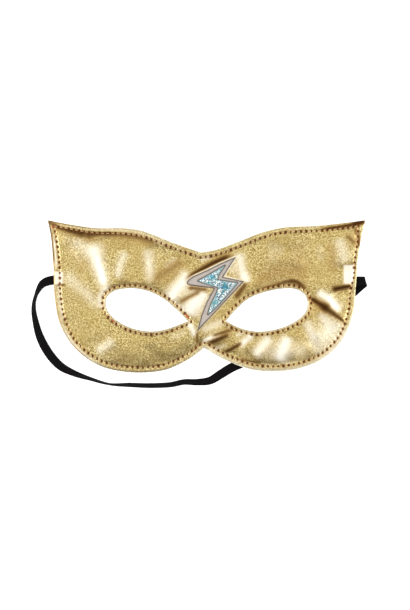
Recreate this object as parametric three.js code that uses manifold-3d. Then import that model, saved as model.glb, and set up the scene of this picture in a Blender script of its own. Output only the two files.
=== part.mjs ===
import * as THREE from 'three';
import { mergeVertices } from 'three/addons/utils/BufferGeometryUtils.js';
import Module from 'manifold-3d';

// A padded eye mask that lies on its lining, brow towards +Y. Lengths are in millimetres.
const LINING_THICKNESS = 0.8;
const CLEARANCE = 0.3; // space between pieces that touch
const SHEET_THICKNESS = 1.2; // the gold front at its flat stitched margin
const PUFF_HEIGHT = 2.6; // how far the padding rises above that margin
const PUFF_RUN = 9; // width of the slope from a seam to full padding
const RIM_SEAM = 3.2; // seam to outer edge
const EYE_SEAM = 1.8; // seam to eye hole
const PAD_MARGIN = 4; // ring of faces inside each seam, where the padding rises fastest
const SHARPEST_CORNER = 0.4; // limits how far a grown loop's pointed corner moves
const LINING_PROUD = 0.25; // the lining shows this much past the front
const EDGE_STEP = 5.9; // face length along the outer edge
const MIDDLE_RINGS = [0.25, 0.5, 0.75]; // rings of faces between the two stitched margins
const MIDDLE_LEVEL = 4; // the ring halfway from an eye hole to the edge
const LEAST_SHARE = 0.05; // least ring spacing, as a share of that way
const MOST_SHARE = 0.48;
const HALVINGS = 16;
const THREAD_RADIUS = 0.3;
const BOLT_RIB_RISE = 1.1;
const BOLT_RIB_ROUNDING = 0.35;
const BOLT_INSET_RISE = 0.6;
const STRAP_WIDTH = 6;
const STRAP_THICKNESS = 0.8;
const STRAP_CORNER = 0.2;
const RIDGE_HEIGHT = 1.5; // lift of the panel over the strap that runs beneath it
const RIDGE_FLAT = 4.6;
const RIDGE_RUN = 9;
const TUCK_RISE = 1; // bump over each sewn-in strap end
const TUCK_FLAT = 5;
const TUCK_RUN = 5;

// The outer edge, as points that four smooth curves pass through, anticlockwise from the brow dip.
const BROW_LEFT = [[-3.6, 28.2], [-23.1, 35.1], [-41.3, 42.1], [-56.3, 44.2], [-72.5, 44.2], [-88.8, 46.4],
  [-102.9, 49.2]];
const SIDE_LEFT = [[-102.9, 49.2], [-100.6, 37.2], [-99.2, 18.4], [-98.4, -0.5], [-94.9, -18],
  [-85.2, -33.6], [-69.3, -44.9], [-49.1, -49.2], [-28.3, -47.9], [-12.7, -41.3], [-1.5, -33.3]];
const SIDE_RIGHT = [[-1.5, -33.3], [12.6, -41.3], [32.1, -47.9], [54.2, -47.8], [73.7, -41.4], [87.9, -28.4],
  [94.7, -11.5], [96.6, 7.3], [97.9, 23.6], [100.3, 37.9], [102.9, 49.2]];
const BROW_RIGHT = [[102.9, 49.2], [87.4, 47.2], [70.5, 45.5], [51, 44.6], [36, 41.2], [21.7, 35.7],
  [6.5, 30.1], [-3.6, 28.2]];

// Each eye hole is one smooth curve, anticlockwise from its pointed inner corner.
const EYE_LEFT = [[-11.7, -16.2], [-19.9, -8], [-28.3, -1.1], [-38.1, 3.6], [-48.5, 5.4], [-58.9, 4.1],
  [-64.4, 0.2], [-65.8, -5], [-63.7, -10.9], [-57.9, -16.4], [-47.8, -21.2], [-36.1, -23.1], [-25.1, -21.3],
  [-11.7, -16.2]];
const EYE_RIGHT = [[12.3, -16.2], [21.7, -20.8], [33.4, -23.2], [46.4, -21.4], [56.8, -17.1], [63.7, -11.5],
  [65.9, -5.4], [64.3, 0.6], [58.1, 4.8], [48.4, 5.1], [37.3, 2.8], [27.3, -1.3], [19.1, -8.3],
  [12.3, -16.2]];
const EYE_LEFT_MIDDLE = [-40, -16.2];
const EYE_RIGHT_MIDDLE = [40, -16.2];
const NOSE_LEVELS = [-30.5, -24, -16.2, -8, 0, 8, 15, 20.5, 26]; // face corners up the middle line

// The lightning bolt: the outside of its stitched rib, and the inset that the rib surrounds.
const BOLT_OUTSIDE = [[-12.7, 8.6], [-10.8, 7], [4.8, 5.4], [0.3, -3.1], [-3.6, -12.8], [-5.9, -22.6],
  [2.2, -14.1], [24.3, 9.6], [10.7, 12.5], [19.1, 25.5]];
const BOLT_INSET = [[-5.6, 9.9], [-1, 8.3], [4.8, 6.7], [7.8, 6], [2.9, -3.1], [-0.4, -10.2], [-1.7, -16.1],
  [10, -3.1], [20.4, 8.9], [6.8, 10.6], [8.1, 14.5], [12, 20]];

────

From the listing above, extract every line exactly as it stands.

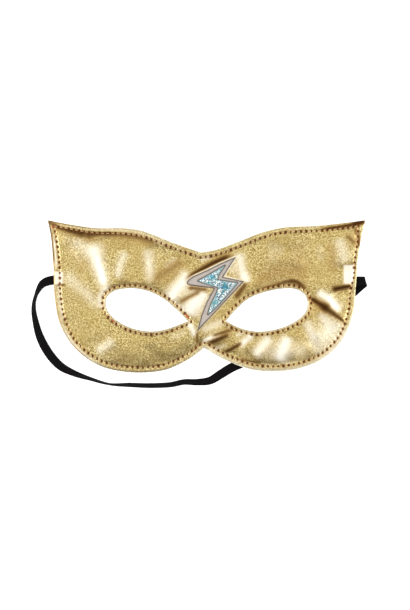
Recreate this object as parametric three.js code that uses manifold-3d. Then import that model, saved as model.glb, and set up the scene of this picture in a Blender script of its own. Output only the two files.
=== part.mjs ===
import * as THREE from 'three';
import { mergeVertices } from 'three/addons/utils/BufferGeometryUtils.js';
import Module from 'manifold-3d';

// A padded eye mask that lies on its lining, brow towards +Y. Lengths are in millimetres.
const LINING_THICKNESS = 0.8;
const CLEARANCE = 0.3; // space between pieces that touch
const SHEET_THICKNESS = 1.2; // the gold front at its flat stitched margin
const PUFF_HEIGHT = 2.6; // how far the padding rises above that margin
const PUFF_RUN = 9; // width of the slope from a seam to full padding
const RIM_SEAM = 3.2; // seam to outer edge
const EYE_SEAM = 1.8; // seam to eye hole
const PAD_MARGIN = 4; // ring of faces inside each seam, where the padding rises fastest
const SHARPEST_CORNER = 0.4; // limits how far a grown loop's pointed corner moves
const LINING_PROUD = 0.25; // the lining shows this much past the front
const EDGE_STEP = 5.9; // face length along the outer edge
const MIDDLE_RINGS = [0.25, 0.5, 0.75]; // rings of faces between the two stitched margins
const MIDDLE_LEVEL = 4; // the ring halfway from an eye hole to the edge
const LEAST_SHARE = 0.05; // least ring spacing, as a share of that way
const MOST_SHARE = 0.48;
const HALVINGS = 16;
const THREAD_RADIUS = 0.3;
const BOLT_RIB_RISE = 1.1;
const BOLT_RIB_ROUNDING = 0.35;
const BOLT_INSET_RISE = 0.6;
const STRAP_WIDTH = 6;
const STRAP_THICKNESS = 0.8;
const STRAP_CORNER = 0.2;
const RIDGE_HEIGHT = 1.5; // lift of the panel over the strap that runs beneath it
const RIDGE_FLAT = 4.6;
const RIDGE_RUN = 9;
const TUCK_RISE = 1; // bump over each sewn-in strap end
const TUCK_FLAT = 5;
const TUCK_RUN = 5;

// The outer edge, as points that four smooth curves pass through, anticlockwise from the brow dip.
const BROW_LEFT = [[-3.6, 28.2], [-23.1, 35.1], [-41.3, 42.1], [-56.3, 44.2], [-72.5, 44.2], [-88.8, 46.4],
  [-102.9, 49.2]];
const SIDE_LEFT = [[-102.9, 49.2], [-100.6, 37.2], [-99.2, 18.4], [-98.4, -0.5], [-94.9, -18],
  [-85.2, -33.6], [-69.3, -44.9], [-49.1, -49.2], [-28.3, -47.9], [-12.7, -41.3], [-1.5, -33.3]];
const SIDE_RIGHT = [[-1.5, -33.3], [12.6, -41.3], [32.1, -47.9], [54.2, -47.8], [73.7, -41.4], [87.9, -28.4],
  [94.7, -11.5], [96.6, 7.3], [97.9, 23.6], [100.3, 37.9], [102.9, 49.2]];
const BROW_RIGHT = [[102.9, 49.2], [87.4, 47.2], [70.5, 45.5], [51, 44.6], [36, 41.2], [21.7, 35.7],
  [6.5, 30.1], [-3.6, 28.2]];

// Each eye hole is one smooth curve, anticlockwise from its pointed inner corner.
const EYE_LEFT = [[-11.7, -16.2], [-19.9, -8], [-28.3, -1.1], [-38.1, 3.6], [-48.5, 5.4], [-58.9, 4.1],
  [-64.4, 0.2], [-65.8, -5], [-63.7, -10.9], [-57.9, -16.4], [-47.8, -21.2], [-36.1, -23.1], [-25.1, -21.3],
  [-11.7, -16.2]];
const EYE_RIGHT = [[12.3, -16.2], [21.7, -20.8], [33.4, -23.2], [46.4, -21.4], [56.8, -17.1], [63.7, -11.5],
  [65.9, -5.4], [64.3, 0.6], [58.1, 4.8], [48.4, 5.1], [37.3, 2.8], [27.3, -1.3], [19.1, -8.3],
  [12.3, -16.2]];
const EYE_LEFT_MIDDLE = [-40, -16.2];
const EYE_RIGHT_MIDDLE = [40, -16.2];
const NOSE_LEVELS = [-30.5, -24, -16.2, -8, 0, 8, 15, 20.5, 26]; // face corners up the middle line

// The lightning bolt: the outside of its stitched rib, and the inset that the rib surrounds.
const BOLT_OUTSIDE = [[-12.7, 8.6], [-10.8, 7], [4.8, 5.4], [0.3, -3.1], [-3.6, -12.8], [-5.9, -22.6],
  [2.2, -14.1], [24.3, 9.6], [10.7, 12.5], [19.1, 25.5]];
const BOLT_INSET = [[-5.6, 9.9], [-1, 8.3], [4.8, 6.7], [7.8, 6], [2.9, -3.1], [-0.4, -10.2], [-1.7, -16.1],
  [10, -3.1], [20.4, 8.9], [6.8, 10.6], [8.1, 14.5], [12, 20]];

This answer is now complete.